European markets have seen another solid session today, rallying for the third day in a row, over optimism over the lifting of lockdown restrictions, with airlines, travel and retail stocks all moving higher.
Some of the main gainers included the usual suspects of IAG, EasyJet and TUI, though these gains have been tempered a little heading into the close TUI’s rebound has been particularly impressive in the last few days, its share price is up over 70% this week alone. Of course, the current rebound does need to be set in the context of the fact the stock is still over 35% down on the year, and well below last year’s peaks.
German airline Lufthansa’s shares fell back sharply on reports that the board couldn’t agree to accept certain parts of the German government bailout plan, due to possible remedies that might be required as part of being signed off by the European Commission. This seems a rather dangerous strategy given the lack of alternative solutions to Lufthansa’s current woes, which look rather binary, bankruptcy or bailout.
The afternoon session saw some tempering of today’s enthusiasm on a report from the South China Morning Post that said China was ready to hit back on the US over any punitive action with regard to Hong Kong. Until then markets had been content to ignore the risks of the rising tension between the two over the implementation of a new security law, and the prospect of the US implementing economic sanctions against key Chinese officials.
Market sentiment was also given a lift by details of plans laid out by the European Commission for a €750bn recovery fund of which €500bn would be in the form of grants. The reporting of these plans also helped push the euro to its best levels since the end of March.
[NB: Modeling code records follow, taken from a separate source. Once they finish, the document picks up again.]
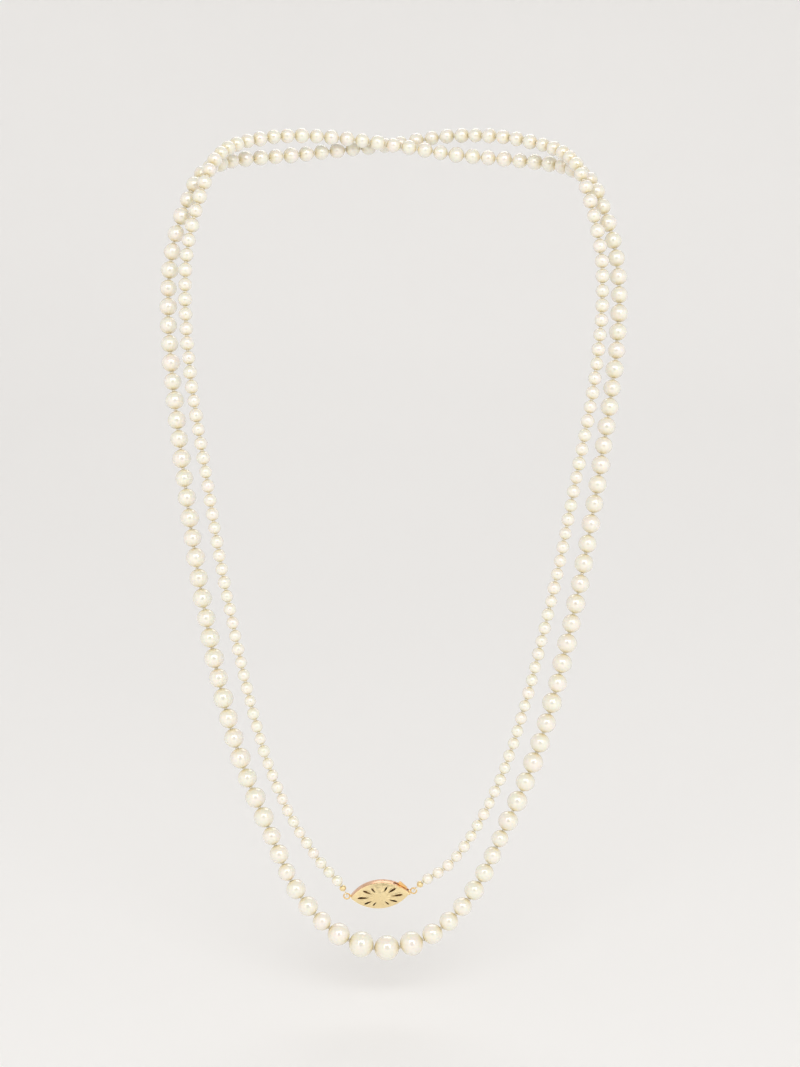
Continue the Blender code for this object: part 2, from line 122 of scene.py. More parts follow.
# ---------------------------------------------------------------- the clasp, in millimetres
# u runs along it, v across and w forwards.
CLASP_TILT = math.radians(6.0)
CASE_HALF_LENGTH = 6.5
CASE_HALF_WIDTH = 3.0
CASE_DEPTH = 1.9
CASE_WALL = 0.35
CASE_ROUNDING = 0.3
PLATE_BOTTOM = 1.92
PLATE_RIM = 2.3
PLATE_RISE = 0.66
PLATE_DOME_POWER = 2.4
PLATE_THICKNESS = 0.3
FLUTE_ALLOWANCE = 0.08
UNDERSIDE_SHARE = 0.985
RIM_BEADS = 0.03
MOUTH_LOW = (3.2, -0.95, 0.6)
MOUTH_HIGH = (8.0, 3.5, 1.5)
STRIP_LOW_W = 0.7
STRIP_HIGH_W = 1.4
RING_RADIUS = 0.65
RING_WIRE = 0.17
RING_PLACE = 7.42
RING_DEPTH = 1.05
LOOP_RADIUS = 0.52
LOOP_WIRE = 0.14
BEAD_DIAMETER = 1.5
BEAD_LENGTH = 1.35
BEAD_BORE = 0.3
BEAD_LIP = 0.08
BEAD_GAP = 0.12
STRAND_START_GAP = 0.12
EYE_DIRECTION = (-0.42, 0.0, 0.91)
HOOK_DIRECTION = (0.66, 0.0, 0.75)
PLATE_SLOTS = (  # direction in degrees, start, end, half width
    (0.0, 2.45, 5.0, 0.345), (24.0, 2.05, 4.0, 0.299), (-24.0, 2.05, 4.0, 0.299),
    (50.0, 1.5, 2.75, 0.2415), (-50.0, 1.5, 2.75, 0.2415),
)
SLOT_CUT = (1.0, 4.0)  # from below the plate to above it
FLUTE_SPACING = math.radians(24.0)
FLUTE_DEPTH = 0.07
CUT_LINE_SPACING = math.radians(4.8)
CUT_LINE_DEPTH = 0.035
EDGE_LINE_DEPTH = 0.05
BOSS_HEIGHT = 0.06
BOSS_LINE_DEPTH = 0.04
HOOK_OUTLINE = [
    (-4.65, -0.75), (6.66, -0.75), (6.74, -0.1), (6.7, 0.18), (6.3, 0.15), (5.85, -0.45),
    (-4.35, -0.45), (-4.35, 0.6), (-4.65, 0.6),
]
SPRING_OUTLINE = [
    (-4.33, 0.22), (4.4, 1.15), (5.5, 0.5), (5.98, 0.55), (6.0, 1.05), (5.35, 1.75), (4.85, 2.35),
    (4.45, 2.42), (4.25, 2.2), (4.3, 1.55), (-4.33, 0.57),
]
LUG_OUTLINE = [(-6.85, -0.16), (-6.2, -0.3), (-6.2, 0.3), (-6.85, 0.16)]
LUG_LOW_W = 0.85
LUG_HIGH_W = 1.25

# ---------------------------------------------------------------- pearls and silk, in millimetres
PEARL_CLOSENESS = 0.16  # a shown pearl is this much longer than its solid
PEARL_FULLNESS = 1.02  # and this many times as wide
PEARL_SIDES = 24
PEARL_RINGS = 15
CENTRE_SIDES = 36
CENTRE_RINGS = 24
SMALL_BORE = 0.3
CENTRE_BORE = 0.4
UNEVENNESS = ((0.035, 1.9), (0.018, 3.3), (0.006, 7.5))  # depth as a share of the radius, and waves
GROOVE_DEPTH = 0.012
GROOVE_WIDTH = 0.1
HOLE_LIP = 0.06
FIRST_SEED = 4000
THREAD_RADIUS = 0.2
THREAD_RIDGES = 0.1
THREAD_SIDES = 12
KNOT_HALF_LENGTH = 0.17
KNOT_PROFILE = (  # place as a share of half the knot, and radius
    (-1.0, THREAD_RADIUS), (-0.78, 0.33), (-0.4, 0.41), (0.0, 0.42), (0.4, 0.41), (0.78, 0.33),
    (1.0, THREAD_RADIUS),
)
TAIL_START = 0.6
TAIL_SWELL = 1.6
TAIL_OVERLAP = 0.2
LOOP_THREAD_RADIUS = 0.13
LOOP_THREAD_SIDES = 10
LOOP_THREAD_RIDGES = 0.14
LOOP_THREAD_TWIST = 5200.0

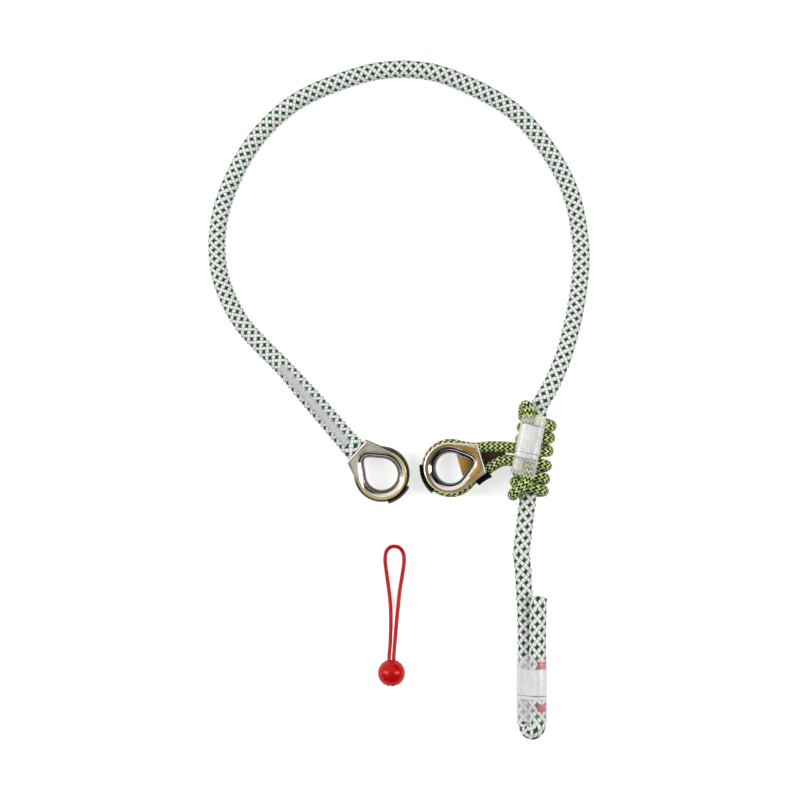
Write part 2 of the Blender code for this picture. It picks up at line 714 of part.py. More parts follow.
def make_loop():
    """The loop's rope, from the large ring's throat to the straight stretch."""
    ring = ring_place(LARGE_AT, LARGE_TURN, LARGE_TILT)
    throat = LARGE_THROAT[0] + GAP
    lead = [ring @ Vector((-throat - out, 0, 0)) for out in (0, 0.002, 0.005)]
    lead += [Vector((-0.0655, -0.0148, 0.0107)), Vector((-0.0846, 0.0072, 0.0098))]
    straight = [in_hitch(0, STRAIGHT_ABOVE + more, 0) for more in (0.0030, 0.0015, 0)]
    line = smooth([*lead, *(Vector(point) for point in LOOP_ROUTE), *straight])
    total = travelled(line)[-1]
    for name, start, end in (
        ("rope_splice", 0, NECK_LENGTH),
        ("rope_left_run", NECK_LENGTH, CROWN_FROM),
        ("rope_crown", CROWN_FROM, CROWN_TO),
        ("rope_right_run", CROWN_TO, total),
    ):
        part = stretch(line, start, end - GAP)
        points = thinned(part, 11, 0.036)
        radii = [ROPE_R] * len(points)
        if name == "rope_splice":
            radii = np.interp(travelled(points), NECK_AT, NECK_RADII)
        tube(name, points, ROPE_R, "white_green_rope", sides=4, radii=radii)
    print(f"loop rope, throat to hitch: {total:.3f} m")
    return line


def make_splice_stitching(line):
    """The row of stitches along the splice, as a low strip on the rope's upper side."""
    part = thinned(stretch(line, 0.008, NECK_LENGTH + 0.004), 8, 0.024)
    far = 0.008 + travelled(part)
    part[:, 2] += np.interp(far, NECK_AT, NECK_RADII) + GAP + 0.0004
    strip = [(-0.0030, -0.0003), (0.0030, -0.0003), (0.0030, 0.0003), (-0.0030, 0.0003)]
    swept("splice_stitching", part, strip, "grey_thread")


def make_tail():
    top = in_hitch(0, STRAIGHT_ABOVE - GAP, 0)
    bottom = in_hitch(0, -STRAIGHT_BELOW, 0)
    tube("rope_hitch_stretch", [top, bottom], STRAIGHT_R, "white_green_rope", sides=4)

    middle = Vector((FOLD_AT[0], FOLD_AT[1], STANDING_Z + FREE_UP / 2))
    side = Vector((FREE_SIDE, 0, FREE_UP)) / 2
    fold = []
    for k in range(9):
        turn = math.pi * k / 8
        fold.append(middle - math.cos(turn) * side - math.sin(turn) * side.length * Vector((0, 1, 0)))
    start = [in_hitch(0, -STRAIGHT_BELOW - more, 0) for more in (GAP, 0.004, 0.008)]
    route = [Vector(point) for point in TAIL_ROUTE]
    free = [Vector(point) for point in FREE_ROUTE]
    line = smooth([*start, *route, *fold, *free])
    points = thinned(line, 15, 0.030)
    far = travelled(points)
    radii = [STRAIGHT_R if distance < 0.03 else TAIL_R for distance in far]
    tube("rope_tail", points, ROPE_R, "white_green_rope", sides=4, radii=radii)
    print(f"tail rope, below the straight stretch: {travelled(line)[-1]:.3f} m")


def tail_place(start, end):
    """The tail's cross-section midway between two places: X to the right, Y up."""
    middle = Vector((0, (start + end) / 2, 0))
    return Matrix.Translation(middle) @ Matrix.Rotation(math.pi / 2, 4, "X")


def make_tail_wrapping():
    standing = (STANDING_X, STANDING_Z)
    ends = [standing, (STANDING_X + FREE_SIDE, STANDING_Z + FREE_UP)]
    label_r = TAIL_R + GAP
    sleeve_r = label_r + SKIN_T + GAP
    outer = rounded_hull(ends, sleeve_r + SLEEVE_T, 0, math.tau * 39 / 40, 39)
    inner = rounded_hull(ends, sleeve_r, 0, math.tau * 39 / 40, 39)
    start, end = TAIL_SLEEVE
    flat_outline(
        "tail_sleeve", [outer, inner], (start - end) / 2, "clear_sleeve", tail_place(start, end)
    )

    def skin(name, first, last, span, finish):
        first, last = math.radians(first), math.radians(last)
        shape = rounded_hull(ends, label_r + SKIN_T, first, last, 16)
        shape += rounded_hull(ends, label_r, first, last, 16)[::-1]
        flat_outline(name, [shape], (span[0] - span[1]) / 2, finish, tail_place(*span))

    skin("tail_label", 0, 200, TAIL_LABEL, "white_label")
    above = (TAIL_LABEL[0] + TAIL_MARK_LENGTH + GAP, TAIL_LABEL[0] + GAP)
    below = (TAIL_LABEL[1] - 0.0035, TAIL_LABEL[1] - 0.0035 - TAIL_MARK_LENGTH)
    skin("tail_mark_upper", 25, 95, above, "red_tape")
    skin("tail_mark_lower", 25, 95, below, "red_tape")


def make_ball():
    """A turned ball with a bore for the cord and a recess for its knot."""
    top = math.asin(BALL_BORE_R / BALL_R)
    bottom = math.asin(BALL_RECESS_R / BALL_R)
    profile = []
    for k in range(13):
        turn = top + (math.pi - bottom - top) * k / 12
        profile.append((BALL_R * math.sin(turn), BALL_R * math.cos(turn)))
    floor = profile[-1][1] + BALL_RECESS
    profile += [(BALL_RECESS_R, floor), (BALL_BORE_R, floor)]
    mesh = bpy.data.meshes.new("retrieval_ball")
    edit = bmesh.new()
    verts = [edit.verts.new((x, 0, z)) for x, z in profile]
    for a, b in zip(verts, verts[1:] + verts[:1]):
        edit.edges.new((a, b))
    edit.to_mesh(mesh)
    edit.free()
    ball = add_node("retrieval_ball", mesh, "red_rubber")
    turned = ball.modifiers.new("turned", "SCREW")
    turned.angle = math.tau
    turned.steps = turned.render_steps = 28
    turned.use_merge_vertices = True
    turned.merge_threshold = 0.00001
    turned.use_normal_calculate = True
    ball.matrix_world = Matrix.Translation(BALL_AT) @ Matrix.Rotation(-math.pi / 2, 4, "X")
    return BALL_AT.y + floor


def make_pull_cord(recess):
    """The cord loop, whose two ends run through the ball to the knot in its recess."""
    knot_y = recess - KNOT_R - 0.0008
    top_y = knot_y + KNOT_R + GAP
    mesh = bpy.data.meshes.new("retrieval_knot")
    edit = bmesh.new()
    bmesh.ops.create_uvsphere(edit, u_segments=14, v_segments=9, radius=KNOT_R)
    bmesh.ops.scale(edit, vec=(1, 1, 0.8), verts=edit.verts)
    edit.to_mesh(mesh)
    edit.free()
    shade(mesh, 60)
    knot = add_node("retrieval_knot", mesh, "red_cord")
    knot.matrix_world = Matrix.Translation((BALL_AT.x, knot_y, BALL_AT.z))
    left = [(BALL_AT.x - PULL_SPREAD, y, BALL_AT.z) for y in (top_y, -0.2400, -0.2315)]
    right = [(BALL_AT.x + PULL_SPREAD, y, BALL_AT.z) for y in (-0.2315, -0.2400, top_y)]
    line = smooth(left + PULL_ROUTE + right)
    tube("retrieval_cord", thinned(line, 15, 0.010), PULL_CORD_R, "red_cord", sides=2)
    print(f"retrieval cord: {travelled(line)[-1]:.3f} m")


def main():
    clear_scene()
    new_collection()
    make_large_ring()
    make_small_ring()
    make_hitch()
    make_leg_wedge()
    make_bridge()
    line = make_loop()
    make_splice_stitching(line)
    make_tail()
    make_tail_wrapping()
    make_pull_cord(make_ball())


main()
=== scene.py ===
"""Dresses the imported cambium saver: braided rope and cord, rings, sleeves, labels and ball."""

import math
from collections import namedtuple

import bpy
import numpy as np
from mathutils import Matrix, Vector


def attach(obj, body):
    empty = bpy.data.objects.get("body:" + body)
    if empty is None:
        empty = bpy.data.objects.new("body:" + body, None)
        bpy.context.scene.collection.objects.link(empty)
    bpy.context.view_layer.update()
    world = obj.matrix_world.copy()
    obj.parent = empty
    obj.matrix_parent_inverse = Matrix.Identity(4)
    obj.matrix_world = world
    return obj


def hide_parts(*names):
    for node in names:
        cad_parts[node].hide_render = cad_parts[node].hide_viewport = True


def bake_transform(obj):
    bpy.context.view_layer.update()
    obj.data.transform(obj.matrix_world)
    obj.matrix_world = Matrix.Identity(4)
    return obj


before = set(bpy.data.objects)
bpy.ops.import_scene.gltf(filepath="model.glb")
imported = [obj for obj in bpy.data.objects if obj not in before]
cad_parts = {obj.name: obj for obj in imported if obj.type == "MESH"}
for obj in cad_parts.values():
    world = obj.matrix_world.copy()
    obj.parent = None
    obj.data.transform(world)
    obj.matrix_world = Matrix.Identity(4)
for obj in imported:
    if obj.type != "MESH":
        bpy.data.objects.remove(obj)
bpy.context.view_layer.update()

bl_info = {
    "name": "Cambium saver",
    "version": (1, 0, 0),
    "blender": (4, 5, 0),
    "location": "3D View > Sidebar > Saver",
    "description": "Dresses the packed cambium saver with its rope, cord, rings and sleeves",
    "category": "Add Mesh",
}

UP = Vector((0, 0, 1))
GAP = 0.0003
SHARP = math.radians(40)  # edges turned by more than this are rounded, and shaded apart
MERGE = 0.00001
LINE_STEP = 0.0004

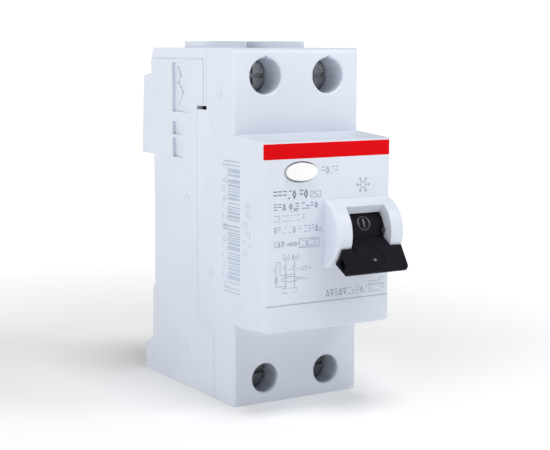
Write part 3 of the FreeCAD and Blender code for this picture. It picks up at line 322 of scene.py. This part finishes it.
# the surroundings are white at the horizon and fade to grey overhead, by the sine of the height
HORIZON_WHITE = 1.08
SKY_GREY = 0.20
FADE_FROM = 0.06
FADE_TO = 0.28
world = bpy.data.worlds.new("studio")
world.use_nodes = True
backdrop = world.node_tree.nodes["Background"]
backdrop.inputs["Color"].default_value = (1, 1, 1, 1)
direction = world.node_tree.nodes.new("ShaderNodeTexCoord")
split = world.node_tree.nodes.new("ShaderNodeSeparateXYZ")
fade = world.node_tree.nodes.new("ShaderNodeMapRange")
fade.inputs["From Min"].default_value = FADE_FROM
fade.inputs["From Max"].default_value = FADE_TO
fade.inputs["To Min"].default_value = HORIZON_WHITE
fade.inputs["To Max"].default_value = SKY_GREY
world.node_tree.links.new(direction.outputs["Generated"], split.inputs["Vector"])
world.node_tree.links.new(split.outputs["Z"], fade.inputs["Value"])
world.node_tree.links.new(fade.outputs["Result"], backdrop.inputs["Strength"])
bpy.context.scene.world = world
bpy.context.scene.view_settings.view_transform = "Standard"

FLOOR_HALF = 4.0
FLOOR_GAP = 0.05 * MM
# the floor glows as painted light: dimmer near the object, which paints shade round it, and brighter away from it,
# which paints a white backdrop
GLOW_FROM, GLOW_TO = 0.06, 0.35
GLOW_NEAR, GLOW_FAR = 0.10, 0.9
floor_mesh = bpy.data.meshes.new("floor")
floor_bm = bmesh.new()
bmesh.ops.create_grid(floor_bm, x_segments=1, y_segments=1, size=FLOOR_HALF)
floor_bm.to_mesh(floor_mesh)
floor_bm.free()
floor = bpy.data.objects.new("floor", floor_mesh)
floor.location.z = BOTTOM - FLOOR_GAP
bpy.context.scene.collection.objects.link(floor)
floor_mat = material("floor_paper", (0.93, 0.93, 0.93), 0.9)
floor_shader = floor_mat.node_tree.nodes["Principled BSDF"]
floor_shader.inputs["Emission Color"].default_value = (1, 1, 1, 1)
painted_glow_at = floor_mat.node_tree.nodes.new("ShaderNodeTexCoord")
painted_glow_reach = floor_mat.node_tree.nodes.new("ShaderNodeVectorMath")
painted_glow_reach.operation = "LENGTH"
painted_floor_glow = floor_mat.node_tree.nodes.new("ShaderNodeMapRange")
painted_floor_glow.inputs["From Min"].default_value = GLOW_FROM
painted_floor_glow.inputs["From Max"].default_value = GLOW_TO
painted_floor_glow.inputs["To Min"].default_value = GLOW_NEAR
painted_floor_glow.inputs["To Max"].default_value = GLOW_FAR
floor_mat.node_tree.links.new(painted_glow_at.outputs["Object"], painted_glow_reach.inputs[0])
floor_mat.node_tree.links.new(painted_glow_reach.outputs["Value"], painted_floor_glow.inputs["Value"])
floor_mat.node_tree.links.new(painted_floor_glow.outputs["Result"], floor_shader.inputs["Emission Strength"])
floor_mesh.materials.append(floor_mat)


# ---- marks: bars, slants, diamonds and triangles in place of lettering ----
# corners and middles of a mark's box, and the strokes of each mark from one of them to another
GLYPH_NODES = {
    "a": (0, 0), "b": (1, 0), "c": (0, 0.5), "d": (1, 0.5),
    "e": (0, 1), "f": (1, 1), "m": (0.5, 1), "n": (0.5, 0),
}
GLYPHS = ["ab ef", "ab cd ef", "cm md dn nc", "an mf", "ab bm ma", "ef fn ne", "ab cd", "cd ef"]
MARK_SHARE = 0.62           # of the pitch, the rest is the gap
ICON_PEN = 0.13 * MM
DIAGRAM_PEN = 0.11 * MM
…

The proposals would include the raising of €500bn of debt on bond markets, with other measures set to include a suite of new taxes and levies on tech companies and on single use plastics, over the course of the next few years. While most attention is on the headline number, several obstacles still remain in terms of who will end up paying for all of this new debt as well as how it will affect the new EU budget in terms of higher contributions.
Much has been made of the prospect that this could well be Europe’s Hamilton moment on the road to closer fiscal integration. These measures still remain significantly short of any such moment, and we have been here any number of times before over the past ten years.
As things stand a number of European countries still remain clearly unhappy at being asked to pony up for grants with no guarantees that the money will address the underlying structural issues facing the worst affected countries like Italy. Against this backdrop a quick distribution of any money is highly unlikely in the short term and given the obstacles from some quarters it is unlikely any help will be forthcoming much before March next year, at the earliest.
Supermarket food sales surged at a record pace over the last quarter compared to a year earlier rising over 14%, led by Tesco and Lidl with sales up by in excess of 12.7% and 16.5% respectively. On line sales also enjoyed a boom in spending, though that wasn’t enough to prevent Ocado shares being the worst performer on the FTSE100 today, down over 5%, though when your shares are up by over 80% since March some profit taking probably isn’t too much of a surprise.
Amongst other big moves on the day is M&G, after the company chose to keep its dividend intact despite pressure from the Bank of England to withhold it. It would appear that management feel confident enough in their own financial position to go ahead and keep the payout for shareholders.
Having tried and failed to close above 25,000 and the 3,000 level yesterday, both the Dow and S&P500 had another go today as they once again opened above these key psychological levels.
Since the markets opened, we’ve once again seen some tempering of the initial early enthusiasm with shares slipping back from the highs of the day on a South China Morning Post report that said China was ready to hit back on the US over any punitive action with regard to Hong Kong.
US banks are still outperforming with JPMorgan, Bank of America and Citigroup all posting some decent gains; however, we’re starting to see further weakness in tech shares with falls in Facebook and Netflix shares, amongst others.
The euro has been given a lift by this morning’s plans from the European Commission for a €750bn recovery fund of which €500bn would be in the form of grants.
The pound is one of the worst performers slipping back after comments from Sir David Frost, the UK’s Chief Brexit negotiator said that the current EU mandate for talks would make it difficult to arrive at an agreement the UK can accept, though he did say it could well change over time.
The US dollar had been underperforming for most of today’s trading session, however we have seen a bit of a comeback on the back of that South China Morning Post story, on some haven demand.
Crude oil prices have slipped back from their recent 2-month highs on the back of an IEA report that warned that global energy investment could well fall by as much as 20% this year by $400bn, with oil demand set to fall by 9m barrels a day by 2025. Reports that Russia was looking to ease supply cuts as early as July haven’t helped either.
It’s a bleak prognosis and this lack of investment could have significant consequence for future energy supply, and the move towards renewables.
Gold prices have lost a little bit of their attraction in the past few days, largely on the back of the rebound in equity markets, but have thus far managed to hold above the $1,690 level and the lows over the last two weeks.